▸ EXERCISE: Write out the whole listing, matching it exactly.

[Structured object records]
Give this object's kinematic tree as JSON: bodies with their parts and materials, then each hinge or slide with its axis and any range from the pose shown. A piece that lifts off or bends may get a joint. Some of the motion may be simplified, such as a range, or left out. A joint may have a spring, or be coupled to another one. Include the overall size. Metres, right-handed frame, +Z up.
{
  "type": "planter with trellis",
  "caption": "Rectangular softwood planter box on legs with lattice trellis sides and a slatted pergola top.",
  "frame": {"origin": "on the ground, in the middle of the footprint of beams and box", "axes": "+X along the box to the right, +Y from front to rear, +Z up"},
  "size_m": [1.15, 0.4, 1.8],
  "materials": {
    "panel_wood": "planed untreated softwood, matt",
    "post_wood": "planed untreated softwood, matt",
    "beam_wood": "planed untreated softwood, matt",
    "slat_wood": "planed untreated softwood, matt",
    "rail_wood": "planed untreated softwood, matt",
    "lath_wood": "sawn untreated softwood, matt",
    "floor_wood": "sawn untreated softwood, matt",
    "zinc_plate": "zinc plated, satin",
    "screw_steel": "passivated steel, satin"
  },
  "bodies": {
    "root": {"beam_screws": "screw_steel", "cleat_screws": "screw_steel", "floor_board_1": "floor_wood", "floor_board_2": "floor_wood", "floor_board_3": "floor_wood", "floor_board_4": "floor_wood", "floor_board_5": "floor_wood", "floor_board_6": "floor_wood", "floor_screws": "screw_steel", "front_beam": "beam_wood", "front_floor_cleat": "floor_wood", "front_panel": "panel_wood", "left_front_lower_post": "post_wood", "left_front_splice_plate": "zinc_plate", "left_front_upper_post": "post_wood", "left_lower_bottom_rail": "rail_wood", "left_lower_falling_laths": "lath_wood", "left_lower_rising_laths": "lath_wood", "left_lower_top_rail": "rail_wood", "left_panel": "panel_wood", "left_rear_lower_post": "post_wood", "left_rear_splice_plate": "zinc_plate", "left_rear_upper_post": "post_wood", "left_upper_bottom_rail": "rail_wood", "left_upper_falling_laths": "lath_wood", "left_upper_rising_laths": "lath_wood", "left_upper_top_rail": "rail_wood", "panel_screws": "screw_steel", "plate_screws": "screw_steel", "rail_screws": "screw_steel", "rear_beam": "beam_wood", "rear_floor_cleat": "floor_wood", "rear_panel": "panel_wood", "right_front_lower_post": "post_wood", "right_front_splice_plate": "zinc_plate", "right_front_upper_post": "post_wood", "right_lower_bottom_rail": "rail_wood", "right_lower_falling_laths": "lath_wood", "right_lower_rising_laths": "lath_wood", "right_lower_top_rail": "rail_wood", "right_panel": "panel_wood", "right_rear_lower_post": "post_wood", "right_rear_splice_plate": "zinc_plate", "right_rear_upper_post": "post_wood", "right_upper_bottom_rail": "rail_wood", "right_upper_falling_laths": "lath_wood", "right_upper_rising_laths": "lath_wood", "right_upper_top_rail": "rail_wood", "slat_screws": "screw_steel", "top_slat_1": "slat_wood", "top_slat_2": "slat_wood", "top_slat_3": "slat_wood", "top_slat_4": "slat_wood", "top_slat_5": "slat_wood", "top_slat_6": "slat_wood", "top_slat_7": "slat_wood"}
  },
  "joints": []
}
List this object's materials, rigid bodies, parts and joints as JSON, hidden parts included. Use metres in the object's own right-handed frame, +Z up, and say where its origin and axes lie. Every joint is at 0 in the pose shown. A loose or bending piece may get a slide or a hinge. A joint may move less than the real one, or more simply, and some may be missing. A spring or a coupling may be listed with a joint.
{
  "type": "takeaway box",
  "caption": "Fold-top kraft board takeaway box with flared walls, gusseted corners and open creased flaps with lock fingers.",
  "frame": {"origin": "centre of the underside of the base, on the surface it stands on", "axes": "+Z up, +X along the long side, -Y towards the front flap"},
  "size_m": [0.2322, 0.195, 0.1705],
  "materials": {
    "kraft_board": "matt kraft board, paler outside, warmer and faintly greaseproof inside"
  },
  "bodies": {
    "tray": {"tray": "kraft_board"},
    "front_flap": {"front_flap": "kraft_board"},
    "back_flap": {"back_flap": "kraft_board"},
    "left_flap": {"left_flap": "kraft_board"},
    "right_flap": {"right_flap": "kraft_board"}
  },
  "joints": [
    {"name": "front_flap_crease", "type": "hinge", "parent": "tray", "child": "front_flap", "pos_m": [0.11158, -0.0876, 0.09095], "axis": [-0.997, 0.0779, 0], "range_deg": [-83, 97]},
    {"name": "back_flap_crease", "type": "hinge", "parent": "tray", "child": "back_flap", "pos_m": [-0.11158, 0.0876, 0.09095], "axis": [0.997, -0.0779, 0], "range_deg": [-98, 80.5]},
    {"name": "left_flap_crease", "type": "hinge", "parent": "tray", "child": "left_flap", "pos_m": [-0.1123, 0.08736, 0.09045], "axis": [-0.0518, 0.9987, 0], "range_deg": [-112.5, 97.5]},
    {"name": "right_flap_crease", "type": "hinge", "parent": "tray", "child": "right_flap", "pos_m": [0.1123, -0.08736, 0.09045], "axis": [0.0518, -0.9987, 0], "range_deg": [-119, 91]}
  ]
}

▸ PROBLEM SOLUTION:
Give this object's kinematic tree as JSON: bodies with their parts and materials, then each hinge or slide with its axis and any range from the pose shown. A piece that lifts off or bends may get a joint. Some of the motion may be simplified, such as a range, or left out. A joint may have a spring, or be coupled to another one. Include the overall size. Metres, right-handed frame, +Z up.
{
  "type": "planter with trellis",
  "caption": "Rectangular softwood planter box on legs with lattice trellis sides and a slatted pergola top.",
  "frame": {"origin": "on the ground, in the middle of the footprint of beams and box", "axes": "+X along the box to the right, +Y from front to rear, +Z up"},
  "size_m": [1.15, 0.4, 1.8],
  "materials": {
    "panel_wood": "planed untreated softwood, matt",
    "post_wood": "planed untreated softwood, matt",
    "beam_wood": "planed untreated softwood, matt",
    "slat_wood": "planed untreated softwood, matt",
    "rail_wood": "planed untreated softwood, matt",
    "lath_wood": "sawn untreated softwood, matt",
    "floor_wood": "sawn untreated softwood, matt",
    "zinc_plate": "zinc plated, satin",
    "screw_steel": "passivated steel, satin"
  },
  "bodies": {
    "root": {"beam_screws": "screw_steel", "cleat_screws": "screw_steel", "floor_board_1": "floor_wood", "floor_board_2": "floor_wood", "floor_board_3": "floor_wood", "floor_board_4": "floor_wood", "floor_board_5": "floor_wood", "floor_board_6": "floor_wood", "floor_screws": "screw_steel", "front_beam": "beam_wood", "front_floor_cleat": "floor_wood", "front_panel": "panel_wood", "left_front_lower_post": "post_wood", "left_front_splice_plate": "zinc_plate", "left_front_upper_post": "post_wood", "left_lower_bottom_rail": "rail_wood", "left_lower_falling_laths": "lath_wood", "left_lower_rising_laths": "lath_wood", "left_lower_top_rail": "rail_wood", "left_panel": "panel_wood", "left_rear_lower_post": "post_wood", "left_rear_splice_plate": "zinc_plate", "left_rear_upper_post": "post_wood", "left_upper_bottom_rail": "rail_wood", "left_upper_falling_laths": "lath_wood", "left_upper_rising_laths": "lath_wood", "left_upper_top_rail": "rail_wood", "panel_screws": "screw_steel", "plate_screws": "screw_steel", "rail_screws": "screw_steel", "rear_beam": "beam_wood", "rear_floor_cleat": "floor_wood", "rear_panel": "panel_wood", "right_front_lower_post": "post_wood", "right_front_splice_plate": "zinc_plate", "right_front_upper_post": "post_wood", "right_lower_bottom_rail": "rail_wood", "right_lower_falling_laths": "lath_wood", "right_lower_rising_laths": "lath_wood", "right_lower_top_rail": "rail_wood", "right_panel": "panel_wood", "right_rear_lower_post": "post_wood", "right_rear_splice_plate": "zinc_plate", "right_rear_upper_post": "post_wood", "right_upper_bottom_rail": "rail_wood", "right_upper_falling_laths": "lath_wood", "right_upper_rising_laths": "lath_wood", "right_upper_top_rail": "rail_wood", "slat_screws": "screw_steel", "top_slat_1": "slat_wood", "top_slat_2": "slat_wood", "top_slat_3": "slat_wood", "top_slat_4": "slat_wood", "top_slat_5": "slat_wood", "top_slat_6": "slat_wood", "top_slat_7": "slat_wood"}
  },
  "joints": []
}
List this object's materials, rigid bodies, parts and joints as JSON, hidden parts included. Use metres in the object's own right-handed frame, +Z up, and say where its origin and axes lie. Every joint is at 0 in the pose shown. A loose or bending piece may get a slide or a hinge. A joint may move less than the real one, or more simply, and some may be missing. A spring or a coupling may be listed with a joint.
{
  "type": "takeaway box",
  "caption": "Fold-top kraft board takeaway box with flared walls, gusseted corners and open creased flaps with lock fingers.",
  "frame": {"origin": "centre of the underside of the base, on the surface it stands on", "axes": "+Z up, +X along the long side, -Y towards the front flap"},
  "size_m": [0.2322, 0.195, 0.1705],
  "materials": {
    "kraft_board": "matt kraft board, paler outside, warmer and faintly greaseproof inside"
  },
  "bodies": {
    "tray": {"tray": "kraft_board"},
    "front_flap": {"front_flap": "kraft_board"},
    "back_flap": {"back_flap": "kraft_board"},
    "left_flap": {"left_flap": "kraft_board"},
    "right_flap": {"right_flap": "kraft_board"}
  },
  "joints": [
    {"name": "front_flap_crease", "type": "hinge", "parent": "tray", "child": "front_flap", "pos_m": [0.11158, -0.0876, 0.09095], "axis": [-0.997, 0.0779, 0], "range_deg": [-83, 97]},
    {"name": "back_flap_crease", "type": "hinge", "parent": "tray", "child": "back_flap", "pos_m": [-0.11158, 0.0876, 0.09095], "axis": [0.997, -0.0779, 0], "range_deg": [-98, 80.5]},
    {"name": "left_flap_crease", "type": "hinge", "parent": "tray", "child": "left_flap", "pos_m": [-0.1123, 0.08736, 0.09045], "axis": [-0.0518, 0.9987, 0], "range_deg": [-112.5, 97.5]},
    {"name": "right_flap_crease", "type": "hinge", "parent": "tray", "child": "right_flap", "pos_m": [0.1123, -0.08736, 0.09045], "axis": [0.0518, -0.9987, 0], "range_deg": [-119, 91]}
  ]
}